Retaliation/Reprisal Claims

 

I think my employer fired me because I filed a sex discrimination claim.

 

What is retaliation or reprisal, and how do I prove it?

 

Retaliation is when an employee suffers an adverse employment decision (i.e., termination) from her employer for filing a claim of sexual harassment or discrimination. To show retaliation you must show:
1. that you engaged in a protected activity;
2. that your employer was aware of her participation;
3. that your employer took an adverse employment action against you; and
4. that a causal connection exists between the protected activity and the adverse employment action.

 

For what reasons can I be fired?

 

You can be fired for any reason that is "legitimate." Any employment decision not made on the basis of sex or in a retaliatory manner can be a legitimate reason.

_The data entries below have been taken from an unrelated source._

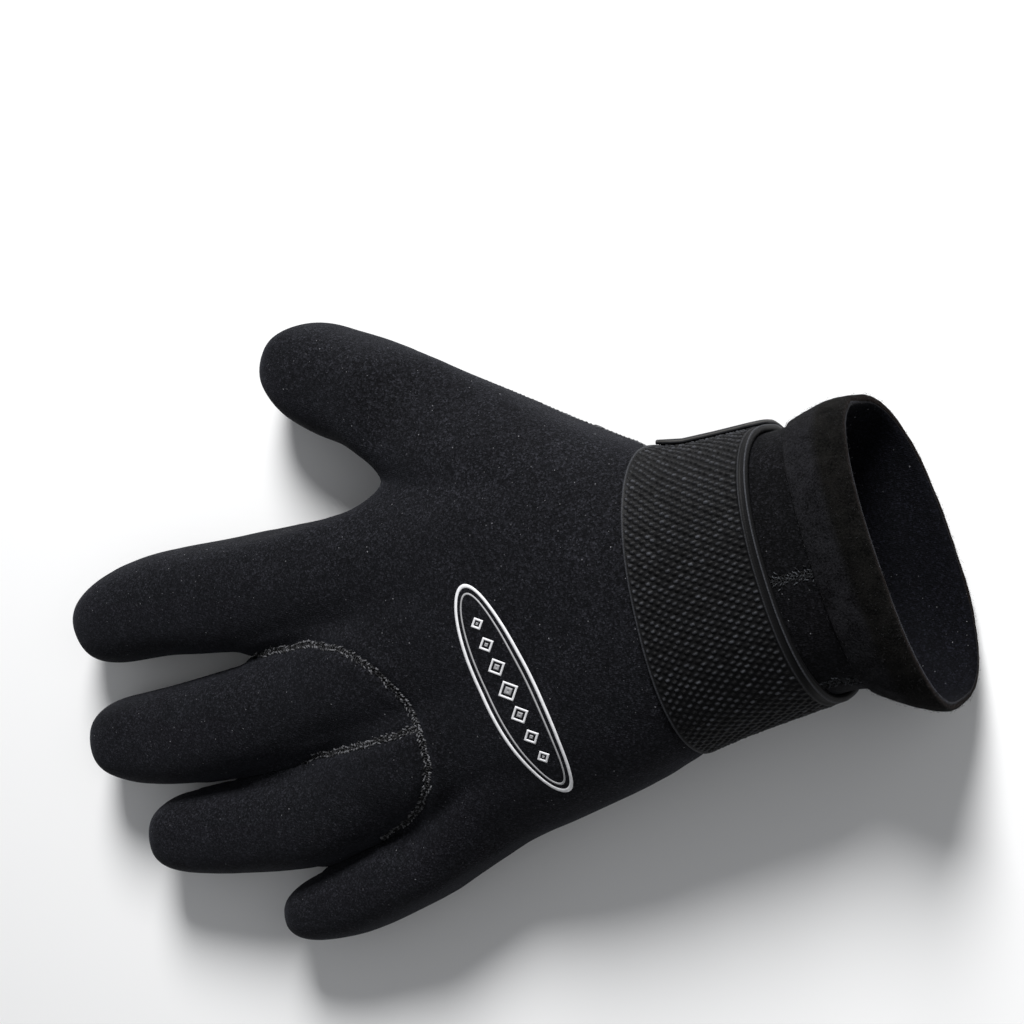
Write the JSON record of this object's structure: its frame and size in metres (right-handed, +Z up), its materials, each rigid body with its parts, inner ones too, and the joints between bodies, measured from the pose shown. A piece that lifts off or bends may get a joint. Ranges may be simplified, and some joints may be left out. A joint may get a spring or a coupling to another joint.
{
  "type": "diving glove",
  "caption": "Left-hand neoprene diving glove with sewn finger panels, grip-printed palm, woven wrist strap with hook-and-loop end, and open flared cuff.",
  "frame": {"origin": "under the middle of the glove's box, on the surface that it lies on", "axes": "+X from the fingertips to the cuff, +Y to the thumb, +Z up out of the back of the hand"},
  "size_m": [0.261, 0.168, 0.0513],
  "materials": {
    "neoprene_back": "matt nylon jersey over neoprene foam, charcoal black, grey flatlock seams",
    "neoprene_palm": "matt jersey over neoprene foam, with a printed grip of small raised rubber diamonds",
    "neoprene_cuff": "smooth matt jersey over neoprene foam, near black",
    "hem_band": "brushed, slightly fuzzy loop fabric, very dark grey",
    "strap_webbing": "woven elastic webbing with a raised staggered weave and ribbed edges",
    "strap_tab": "hook-and-loop end, fine diagonal twill with a smooth border"
  },
  "bodies": {
    "root": {"back_panel": "neoprene_back", "middle_finger_panel": "neoprene_back", "ring_finger_panel": "neoprene_back", "palm_panel": "neoprene_palm", "cuff_body": "neoprene_cuff", "cuff_gusset": "neoprene_cuff", "cuff_hem": "hem_band", "wrist_strap": "strap_webbing", "strap_tab": "strap_tab"}
  },
  "joints": []
}
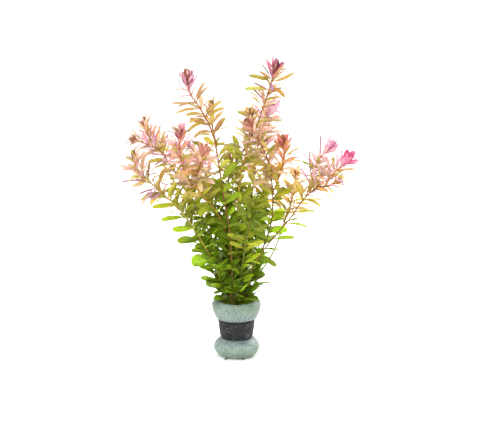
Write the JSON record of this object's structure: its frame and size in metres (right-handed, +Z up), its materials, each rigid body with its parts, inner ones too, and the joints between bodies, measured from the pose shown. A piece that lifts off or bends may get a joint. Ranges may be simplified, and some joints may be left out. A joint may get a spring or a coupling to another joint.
{
  "type": "rotala aquarium plant bunch",
  "caption": "Upright bunch of rotala stems for an aquarium, green below and pink at the tips, its foot held in a foam sleeve weighted by a wound lead strip.",
  "frame": {"origin": "on the floor in the middle of the foam sleeve's flat foot", "axes": "+Z up along the bunch, +X to the right and +Y away from the viewer of the picture"},
  "size_m": [0.173, 0.0956, 0.2221],
  "materials": {
    "green_leaf": "thin living leaf, slightly glossy",
    "green_shoot": "green stem and leaves",
    "olive_shoot": "yellow-green stem and leaves",
    "peach_shoot": "orange-brown stem, peach leaves",
    "pink_shoot": "pink young leaves",
    "cut_stem": "cut end of a stem",
    "foam": "wet pale green open-cell foam",
    "lead": "dull dark grey lead"
  },
  "bodies": {
    "root": {"branch_centre_left_fork": "pink_shoot", "branch_far_right_fork": "pink_shoot", "branch_far_right_twig": "pink_shoot", "branch_left_fork": "pink_shoot", "branch_right_fork": "pink_shoot", "branch_tall_left_fork": "pink_shoot", "foam_wrap": "foam", "leaf_far_left_1": "green_leaf", "leaf_far_left_2": "green_leaf", "leaf_far_left_3": "green_leaf", "leaf_far_left_4": "green_leaf", "leaf_far_left_5": "green_leaf", "leaf_far_left_6": "green_leaf", "leaf_far_left_7": "green_leaf", "leaf_far_left_8": "green_leaf", "leaf_far_right_1": "green_leaf", "leaf_far_right_2": "green_leaf", "leaf_far_right_3": "green_leaf", "leaf_far_right_4": "green_leaf", "leaf_far_right_5": "green_leaf", "leaf_front_1": "green_leaf", "leaf_front_2": "green_leaf", "leaf_left_1": "green_leaf", "leaf_left_2": "green_leaf", "leaf_rear_1": "green_leaf", "leaf_rear_left_1": "green_leaf", "leaf_rear_mid_1": "green_leaf", "leaf_rear_mid_2": "green_leaf", "leaf_rear_mid_3": "green_leaf", "leaf_rear_mid_4": "green_leaf", "leaf_rear_right_1": "green_leaf", "leaf_rear_right_2": "green_leaf", "leaf_rear_right_3": "green_leaf", "leaf_rear_right_4": "green_leaf", "leaf_right_1": "green_leaf", "leaf_tall_left_1": "green_leaf", "leaf_tall_left_2": "green_leaf", "leaf_tall_left_3": "green_leaf", "shoot_centre": "olive_shoot", "shoot_centre_left": "peach_shoot", "shoot_far_left": "olive_shoot", "shoot_far_right": "olive_shoot", "shoot_front": "green_shoot", "shoot_left": "olive_shoot", "shoot_low_right": "olive_shoot", "shoot_rear": "green_shoot", "shoot_rear_left": "peach_shoot", "shoot_rear_mid": "olive_shoot", "shoot_rear_right": "pink_shoot", "shoot_right": "olive_shoot", "shoot_tall_left": "peach_shoot", "shoot_tall_right": "peach_shoot", "stem_end_left": "cut_stem", "stem_end_right": "cut_stem", "weight_strip": "lead"}
  },
  "joints": []
}
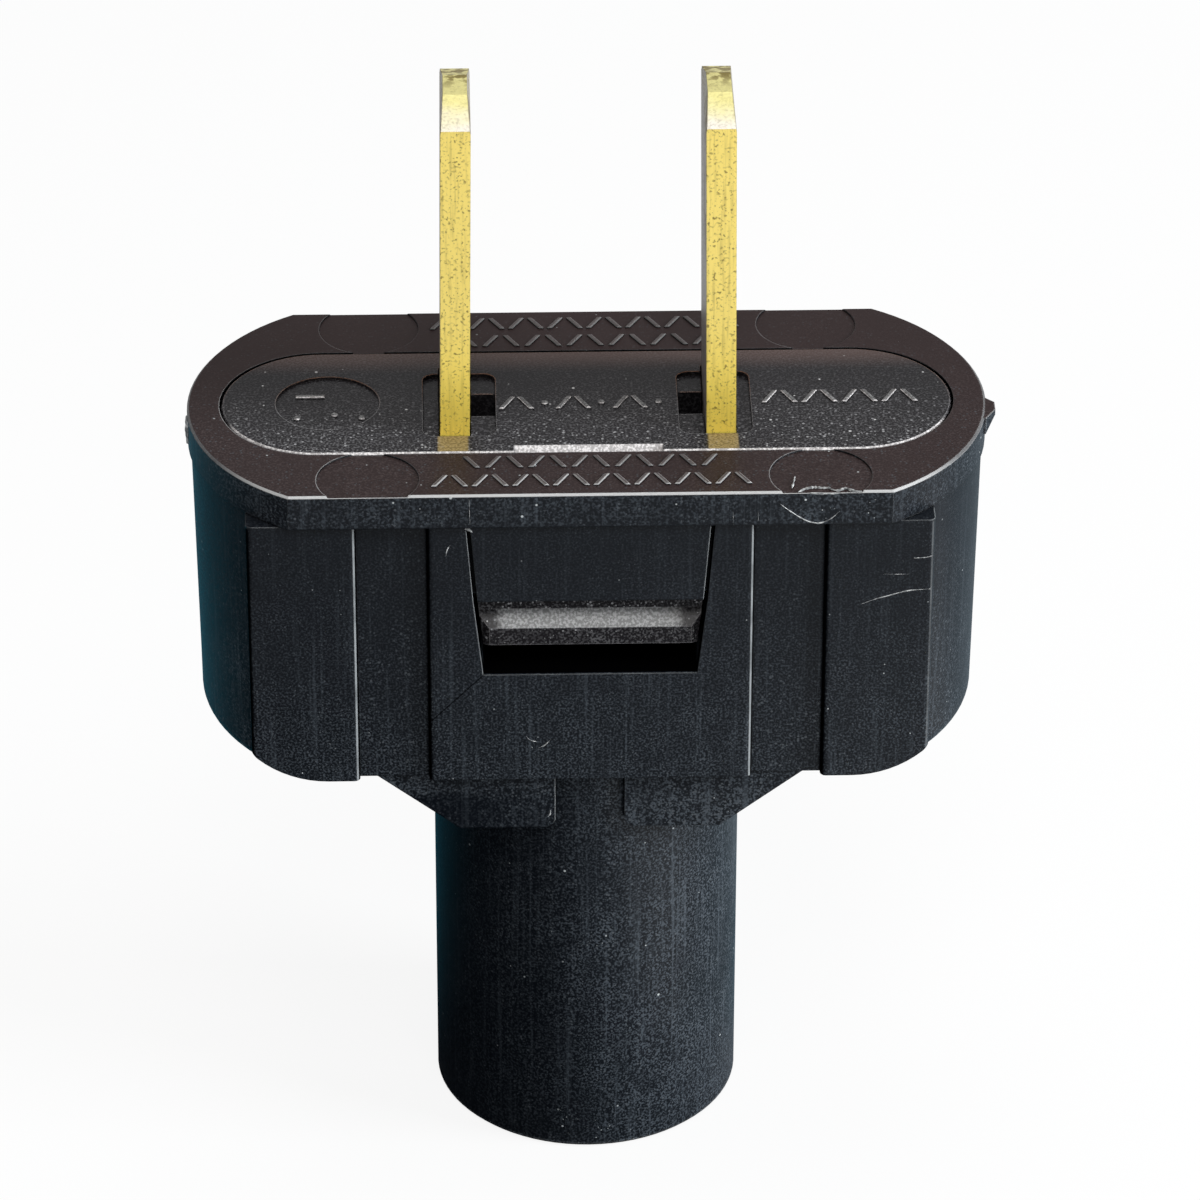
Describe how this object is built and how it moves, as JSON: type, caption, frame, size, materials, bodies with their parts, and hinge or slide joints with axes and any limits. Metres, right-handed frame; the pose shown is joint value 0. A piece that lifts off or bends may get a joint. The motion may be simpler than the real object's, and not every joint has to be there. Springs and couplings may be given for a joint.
{
  "type": "type a plug",
  "caption": "Black snap-together two-blade mains plug: one-piece housing with a round cord neck, and a grey blade carrier held by latches that show in windows.",
  "frame": {"origin": "centre of the neck's flat end, in the plane that the plug stands on", "axes": "+Z along the blades, from the neck to the tips; +X along the line through both blades; -Y is the front shown in the picture"},
  "size_m": [0.0388, 0.0174, 0.0562],
  "materials": {
    "shell_plastic": "moulded black plastic, satin, lightly scuffed",
    "carrier_plastic": "moulded dark grey plastic, fine speckle",
    "blade_brass": "stamped brass, bright with dark specks",
    "screw_brass": "turned brass"
  },
  "bodies": {
    "root": {"shell": "shell_plastic", "carrier": "carrier_plastic", "left_blade": "blade_brass", "right_blade": "blade_brass", "left_terminal_screw": "screw_brass", "right_terminal_screw": "screw_brass"}
  },
  "joints": []
}
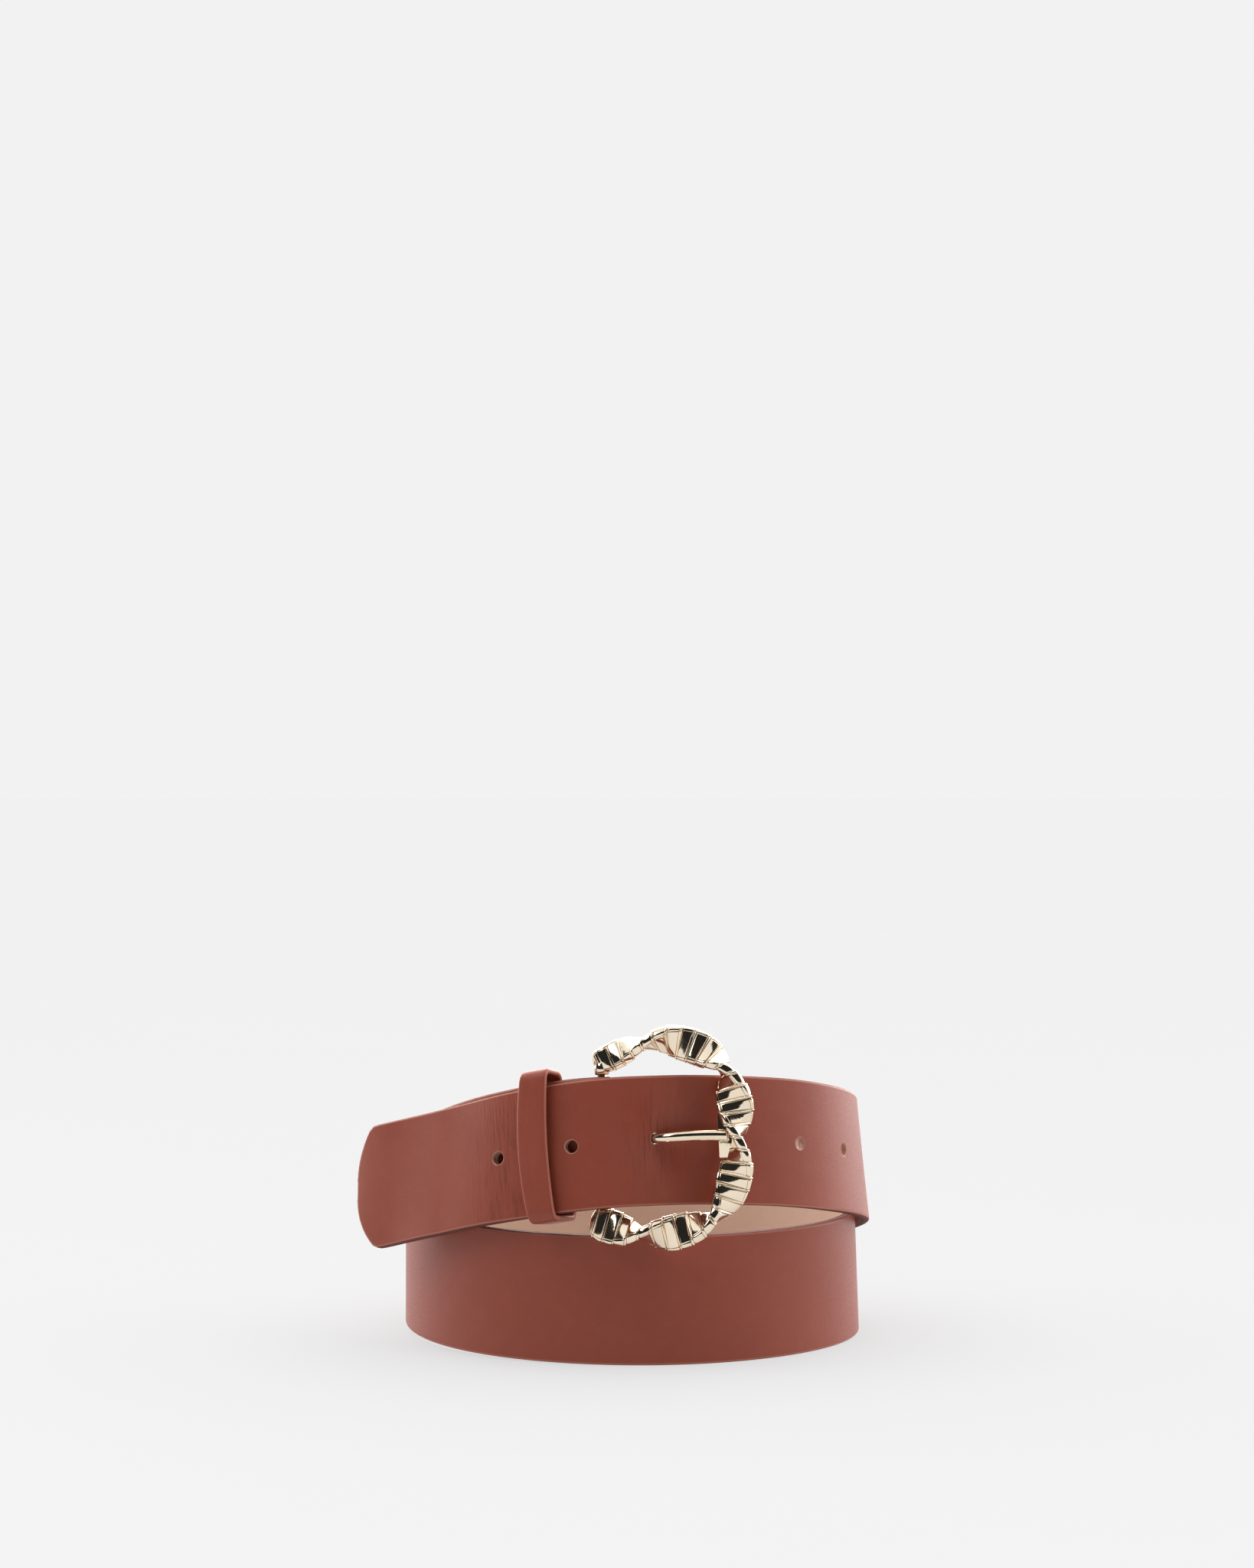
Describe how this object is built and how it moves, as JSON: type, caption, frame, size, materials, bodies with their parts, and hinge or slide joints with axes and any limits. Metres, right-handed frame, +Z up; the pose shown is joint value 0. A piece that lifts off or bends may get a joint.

For example, if a company downsizes or if you are unqualified for a job, you may not have a claim for wrongful discharge or retaliation. Traditional reasons for firing, such as excessive absences or tardiness, or violating company rules, are also legitimate reasons.

 

What is "protected conduct"?

 

Protected conduct includes filing a charge of discrimination or harassment, threatening to file a charge of discrimination or harassment, or assisting someone in filing a charge of sexual harassment or discrimination.

 

How do I show that my legally protected conduct led to my discharge?

 

There are several ways in which you can show that your legally protected conduct led to your discharge. Timing is perhaps the biggest indicator of retaliation, but you can also show retaliation by showing that other employers who engaged in a protected activity were also fired and that employees who did not engage in a protected activity were not fired.

 

Did my employer retaliate against me by taking an "adverse action"?

 

An adverse action occurs when your employer fires, demotes, or fails to promote you as a result of your engaging in a protected activity, and that is considered retaliation.

 

Must I show that my employer knew about my "protected conduct"?

 

Yes. You must show that your employer knew about your protected conduct in order to establish the connection between you engaging in the protected activity and subsequently being fired. Failure to prove your employer was aware of your protected activity prevents you from being able to bring a claim of retaliation.

 

What evidence must I show to prove that my "protected conduct" led to my being fired?

 

The easiest way to show that your protected activity led to your being fired is through "temporal proximity." Simply put, the timing between you engaging in a protected activity and subsequently being fired is often the best indicator of whether your employer fired you for engaging in a protected activity.

 

I’ve just received a warning from my employer, and I suspect I will be fired soon. What should I do?

 

First and foremost make absolutely sure that you understand the reasons for which you are being fired. If you are unclear why you are being warned or fired, ask for clarification from your supervisor. If you feel that you are being warned or fired discriminatorily, assess the situation by looking at the timing of your firing and recent trends of your employer. If you have recently engaged in a protected activity you may have a claim of retaliation. If your employer has a trend of disproportionately firing women, you may instead have a claim of sex discrimination.

 

What can I do to protect any legal rights I might have before leaving my job?

 

The easiest way to protect your legal rights before leaving your job is to document everything. Even if you initially feel as if your firing was not retaliatory or discriminatory, cover all of your bases by asking for the termination letter in writing, and saving all written warning letters. To ease any potential claims you may have against your employer, document the dates of any decisions or actions affecting your employment, including salary or benefit increases/decreases, recommendations, and reprimands.

 

What could my employer do to deny my allegations, and how do I respond to its denials?

 

Your employer has a chance to deny your allegations by offering legitimate reasons for which it fired you. Upon the employer’s showing of legitimate, non-discriminatory reasons for your firing, you have an opportunity to disprove these reasons by demonstrating that your termination was in fact based on subjective, retaliatory motives.